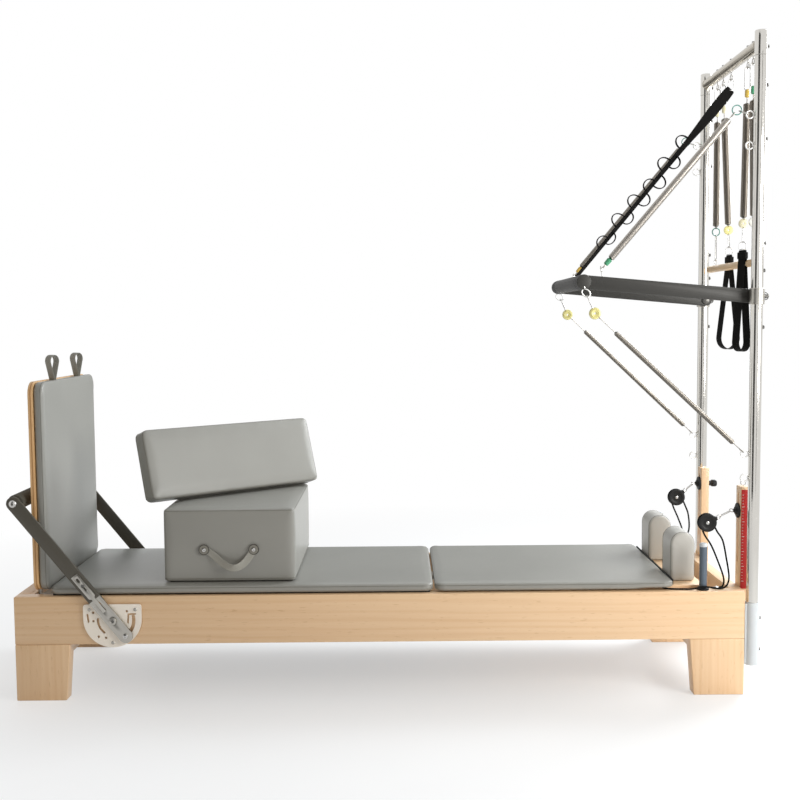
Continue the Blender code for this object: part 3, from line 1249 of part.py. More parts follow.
def main():
    clear_scene()
    make_rails_and_boards()
    make_leg_frame("foot_leg_frame", FOOT_FACE, 1)
    make_leg_frame("head_leg_frame", HEAD_FACE, -1)
    make_foot_bracket()
    make_gear_plates()
    make_tower()
    make_risers()
    for label, _ in SIDES:
        make_pulley(label)
    make_rope_pegs()
    make_ropes()
    make_carriage(joint_empty("carriage_axis", (along(1.84), 0, DECK_BOTTOM)))
    make_footbar(joint_empty("footbar_axis", (PIVOT[0], 0, PIVOT[1])))
    mat_lift = joint_empty("mat_axis", (along(0.744), 0, RAIL_TOP))
    make_mat_extension(mat_lift)
    box_lift = joint_empty("box_axis", (along(0.706), 0, MAT_TOP), mat_lift)
    make_sitting_box(box_lift)
    make_standing_platform(joint_empty("platform_axis", (along(0.70), 0, BOX_TOP), box_lift))
    make_jump_board(joint_empty("jump_board_axis", (PANEL_X[0], 0, JUMP_BOTTOM)))
    make_push_bar(joint_empty("push_bar_axis", (POST_X, 0, BAR_PIVOT_Z)))
    make_push_springs()
    make_safety_strap()
    roll_down = joint_empty("roll_down_axis", (POST_X, 0, SWING_Z))
    make_roll_down(roll_down)
    make_leg_strap("near", joint_empty("leg_near_axis", (POST_X, LEG_HANG["near"][0], SWING_Z), roll_down))
    make_leg_strap("far", joint_empty("leg_far_axis", (POST_X, LEG_HANG["far"][0], SWING_Z)))


main()
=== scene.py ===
# %% [markdown]
# A pilates reformer with a tower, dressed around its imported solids.
# The frame gives every piece its exact place, in metres, with the origin on the floor under the middle.
# X runs from the foot end to the head end, where the tower stands. The far side is +Y.

# %% Load the frame
import math

import bmesh
import bpy
from mathutils import Matrix, Vector
from mathutils.bvhtree import BVHTree
from mathutils.kdtree import KDTree


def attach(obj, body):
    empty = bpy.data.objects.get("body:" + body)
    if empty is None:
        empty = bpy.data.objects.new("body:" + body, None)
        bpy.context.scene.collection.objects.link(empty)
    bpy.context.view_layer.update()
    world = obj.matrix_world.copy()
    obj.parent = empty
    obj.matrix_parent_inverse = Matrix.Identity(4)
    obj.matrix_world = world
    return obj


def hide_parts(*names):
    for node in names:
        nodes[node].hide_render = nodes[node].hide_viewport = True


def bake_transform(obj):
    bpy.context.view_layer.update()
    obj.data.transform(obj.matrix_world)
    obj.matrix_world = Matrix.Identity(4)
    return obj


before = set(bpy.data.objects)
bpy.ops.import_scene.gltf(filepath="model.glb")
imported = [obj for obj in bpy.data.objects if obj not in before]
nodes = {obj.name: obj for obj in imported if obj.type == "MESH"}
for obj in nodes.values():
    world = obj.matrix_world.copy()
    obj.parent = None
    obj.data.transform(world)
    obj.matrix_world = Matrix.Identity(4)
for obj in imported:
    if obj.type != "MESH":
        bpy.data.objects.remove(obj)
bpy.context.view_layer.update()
scene = bpy.context.scene
print("solids loaded:", len(nodes))

# %% [markdown]
# The camera stands at the near side, a little above the bed, and looks straight across the machine.
# Its numbers come from fitting straight edges of the rails, boards and posts to their known sizes.

# %% The camera
FOOT = -1.2376
CAMERA_AT = Vector((1.2651 + FOOT, -3.710, 1.2347))
YAW, PITCH, ROLL = (math.radians(angle) for angle in (0.1192, 4.195, -0.4689))
FOCAL_PIXELS, PICTURE_PIXELS, SENSOR = 1053.37, 800.0, 36.0
ahead = Vector((math.sin(YAW) * math.cos(PITCH), math.cos(YAW) * math.cos(PITCH), -math.sin(PITCH)))
level = Vector((math.cos(YAW), -math.sin(YAW), 0))
above = level.cross(ahead)
side = level * math.cos(ROLL) + above * math.sin(ROLL)
up = above * math.cos(ROLL) - level * math.sin(ROLL)
bpy.ops.object.camera_add(location=CAMERA_AT)
camera = bpy.context.object
camera.name = "studio_camera"
camera.rotation_euler = Matrix((side, up, -ahead)).transposed().to_euler()
camera.data.sensor_width = SENSOR
camera.data.lens = FOCAL_PIXELS * SENSOR / PICTURE_PIXELS
scene.camera = camera
scene.view_settings.view_transform = "Standard"
print("camera lens:", round(camera.data.lens, 2), "mm")

# %% [markdown]
# Small helpers keep the shader cells short. One adds a node and wires its inputs by name,
# and two open and close a group with named inputs and outputs.


# %% Shader helpers
def put(tree, kind, inputs=None, **settings):
    """Add a node, set its properties, and link or set its inputs."""
    made = tree.nodes.new(kind)
    for key, value in settings.items():
        setattr(made, key, value)
    for key, value in (inputs or {}).items():
        if isinstance(value, bpy.types.NodeSocket):
            tree.links.new(value, made.inputs[key])
        else:
            made.inputs[key].default_value = value
    return made


def calc(tree, operation, first, second=0.0):
    return put(tree, "ShaderNodeMath", {0: first, 1: second}, operation=operation).outputs[0]


def clamp(tree, value, low=0.0):
    return put(tree, "ShaderNodeClamp", {0: value, 1: low}).outputs[0]


def blend_colour(tree, factor, first, second, way="MIX"):
    inputs = {0: factor, 6: first, 7: second}
    return put(tree, "ShaderNodeMix", inputs, data_type="RGBA", blend_type=way).outputs[2]


def spread(tree, value, low, high, start=0.0, end=1.0):
    return put(tree, "ShaderNodeMapRange", {0: value, 1: start, 2: end, 3: low, 4: high}).outputs[0]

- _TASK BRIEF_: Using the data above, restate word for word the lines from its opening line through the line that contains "for node in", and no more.

- _RESULT BELOW_:
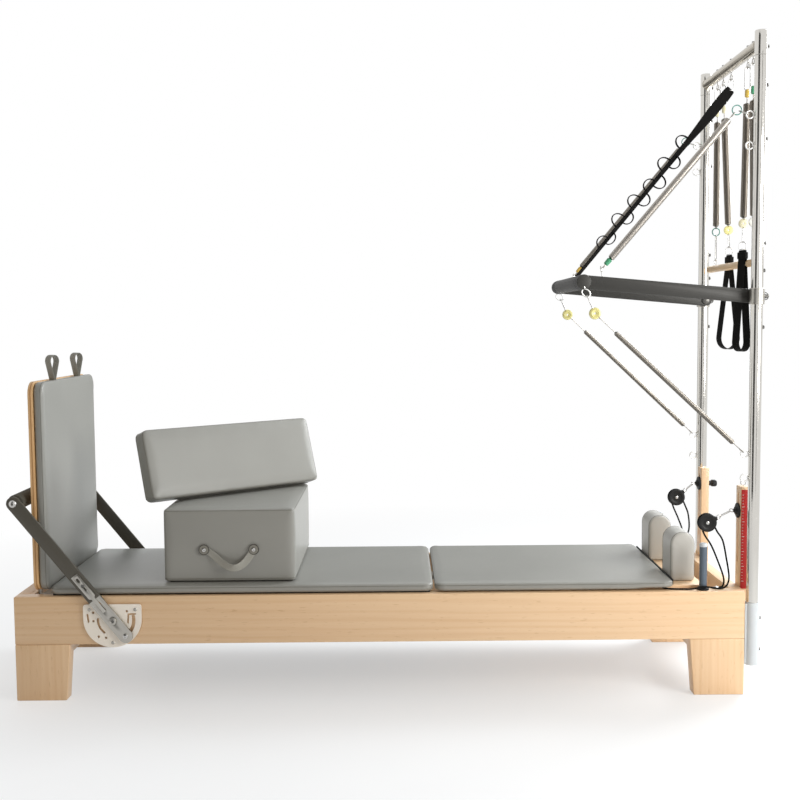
Continue the Blender code for this object: part 3, from line 1249 of part.py. More parts follow.
def main():
    clear_scene()
    make_rails_and_boards()
    make_leg_frame("foot_leg_frame", FOOT_FACE, 1)
    make_leg_frame("head_leg_frame", HEAD_FACE, -1)
    make_foot_bracket()
    make_gear_plates()
    make_tower()
    make_risers()
    for label, _ in SIDES:
        make_pulley(label)
    make_rope_pegs()
    make_ropes()
    make_carriage(joint_empty("carriage_axis", (along(1.84), 0, DECK_BOTTOM)))
    make_footbar(joint_empty("footbar_axis", (PIVOT[0], 0, PIVOT[1])))
    mat_lift = joint_empty("mat_axis", (along(0.744), 0, RAIL_TOP))
    make_mat_extension(mat_lift)
    box_lift = joint_empty("box_axis", (along(0.706), 0, MAT_TOP), mat_lift)
    make_sitting_box(box_lift)
    make_standing_platform(joint_empty("platform_axis", (along(0.70), 0, BOX_TOP), box_lift))
    make_jump_board(joint_empty("jump_board_axis", (PANEL_X[0], 0, JUMP_BOTTOM)))
    make_push_bar(joint_empty("push_bar_axis", (POST_X, 0, BAR_PIVOT_Z)))
    make_push_springs()
    make_safety_strap()
    roll_down = joint_empty("roll_down_axis", (POST_X, 0, SWING_Z))
    make_roll_down(roll_down)
    make_leg_strap("near", joint_empty("leg_near_axis", (POST_X, LEG_HANG["near"][0], SWING_Z), roll_down))
    make_leg_strap("far", joint_empty("leg_far_axis", (POST_X, LEG_HANG["far"][0], SWING_Z)))


main()
=== scene.py ===
# %% [markdown]
# A pilates reformer with a tower, dressed around its imported solids.
# The frame gives every piece its exact place, in metres, with the origin on the floor under the middle.
# X runs from the foot end to the head end, where the tower stands. The far side is +Y.

# %% Load the frame
import math

import bmesh
import bpy
from mathutils import Matrix, Vector
from mathutils.bvhtree import BVHTree
from mathutils.kdtree import KDTree


def attach(obj, body):
    empty = bpy.data.objects.get("body:" + body)
    if empty is None:
        empty = bpy.data.objects.new("body:" + body, None)
        bpy.context.scene.collection.objects.link(empty)
    bpy.context.view_layer.update()
    world = obj.matrix_world.copy()
    obj.parent = empty
    obj.matrix_parent_inverse = Matrix.Identity(4)
    obj.matrix_world = world
    return obj


def hide_parts(*names):
    for node in names:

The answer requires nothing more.